The awkward exit and the feeling of being played
At this point she wasn’t negotiating a truck; she was negotiating her own dignity. She could feel herself getting that hot, buzzy irritation that comes from realizing someone has been gently funneling you toward a trap while smiling. She stood up and said she was going to leave, because she wasn’t paying a mystery surcharge for not having the right kind of trade-in.
The salesperson tried to keep her in the chair with the soft-pressure lines: what payment did she need, what if they found a different truck, what if they appraised her trade anyway. The manager offered another “let’s not let a misunderstanding ruin this” speech, which is a wild choice when the misunderstanding is that their website price wasn’t actually available to her in reality.
She walked back outside, past the truck that had looked like a solution an hour earlier, and suddenly it just looked like a prop. She climbed into her current car—the one that apparently wasn’t “valuable enough” to qualify her for the deal—and sat there for a second with the engine off, hands on the wheel, doing the exhausted stare people do when they’re trying not to cry or scream.
On the way out, she noticed the truck still positioned like a trophy up front. She wondered how many other people had made long drives for that number and ended up at the same desk hearing the same explanation.
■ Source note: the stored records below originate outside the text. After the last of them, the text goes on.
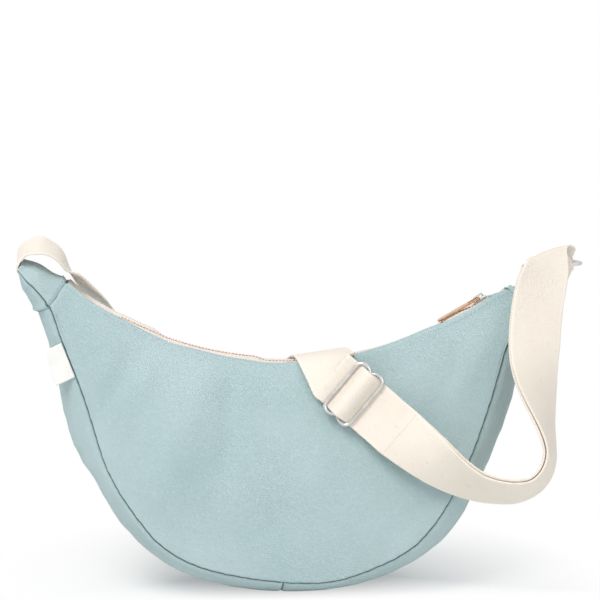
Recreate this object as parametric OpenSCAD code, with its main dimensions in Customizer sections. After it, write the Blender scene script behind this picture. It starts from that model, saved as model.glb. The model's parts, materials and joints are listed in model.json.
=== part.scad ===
// Crescent sling bag: a canvas shell of two panels and a gusset strip, capped tips, a curved zip
// along the top edge and a webbing strap with a wire slider and a wire ring.
// Millimetres. X runs along the bag, -Y is the front, Z is up, the bag stands on Z = 0.

/* [Shell] */
// radius of the curved top edge that the zip follows
top_r = 270; // [240:5:320]
// height of the lowest point of the top edge above the floor
top_z = 180; // [150:5:210]
// half the angle that the zip spans between the two tip caps
top_half_angle = 38.2; // [34:0.2:41]
// distance from the bag's middle to the belly of the seam, along the bag
belly_x = 112; // [100:2:120]
// height of that belly point of the seam
belly_z = 58; // [50:1:66]
// distance from the bag's middle to the seam's end at the tip caps
seam_end_x = 180; // [174:1:188]
// height of the seam's end at the tip caps
seam_end_z = 228; // [220:1:234]
// height of the front and back seams above the floor at the middle
seam_z = 11; // [9:0.5:16]
// depth of the shell between its two seams at the middle
depth = 84; // [70:1:96]
// depth of the shell at the tip caps
tip_depth = 49; // [47:1:53]
// width of the zip opening between the two panels
mouth_w = 24; // [20:1:30]
// how far each panel swells out of its flat line
panel_swell = 9; // [4:0.5:12]
// how far the gusset swells past the seams under the bag
swell_bottom = 15; // [13:0.5:18]
// how far the gusset swells past the seams at the sides
swell_side = 22; // [12:0.5:24]
// how far the gusset swells past the seams at the tip caps
swell_tip = 13; // [8:0.5:16]
// thickness of the canvas wall with its seam allowance
wall = 1.8; // [1.2:0.1:2.4]
// how far the strap's weight pulls the right tip down
right_droop = 23; // [10:1:26]

/* [Tip caps] */
// reach of each cap past the cap seam, along the bag
cap_x = 32; // [27:1:36]
// rise of each cap past the cap seam
cap_rise = 20; // [16:1:24]
// height of the cap's open end, between its top and its side piece
cap_mouth = 10; // [9:0.5:14]

/* [Zip] */
// width across both rows of teeth
chain_w = 5.6; // [5:0.2:7]
// gap between the rows that the slider's neck runs in
chain_gap = 0.9; // [0.7:0.1:1.2]
// height of the teeth
tooth_h = 2.4; // [2:0.1:3]
// pitch of the teeth
tooth_pitch = 3.2; // [2.6:0.1:4]
// thickness of the tape
tape_t = 0.6; // [0.4:0.1:0.8]
// angle of the slider from the bag's middle at rest, with the zip closed
slider_angle = 32.8; // [30:0.2:33]
// length of the slider along the chain
slider_l = 11; // [9:0.5:13]
// thickness of each of the slider's plates
plate_t = 1.2; // [1:0.1:1.6]
// clearance between the slider and what runs in it
run_gap = 0.3; // [0.2:0.05:0.4]
// length of the pull from its pin to its end
pull_l = 36; // [28:1:38]
// width of the pull
pull_w = 7.4; // [6:0.2:9]
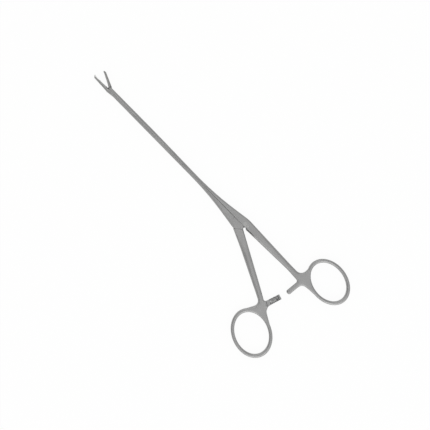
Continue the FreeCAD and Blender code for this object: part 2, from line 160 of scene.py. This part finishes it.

The whole thing had been engineered to get her physically on the lot, in front of the truck, emotionally attached, and then force her to either swallow the new price or feel like she was quitting.
She drove the four hours back with nothing to show for it but a tank of gas gone and the kind of anger that stays oddly quiet until you’re alone. The messiest part wasn’t even the bait-and-switch feeling—it was the way they acted like she was unreasonable for expecting the advertised price to mean what it said, and the way that $10,000 “trade assist” wasn’t a discount so much as a coupon you could only redeem if you showed up already winning.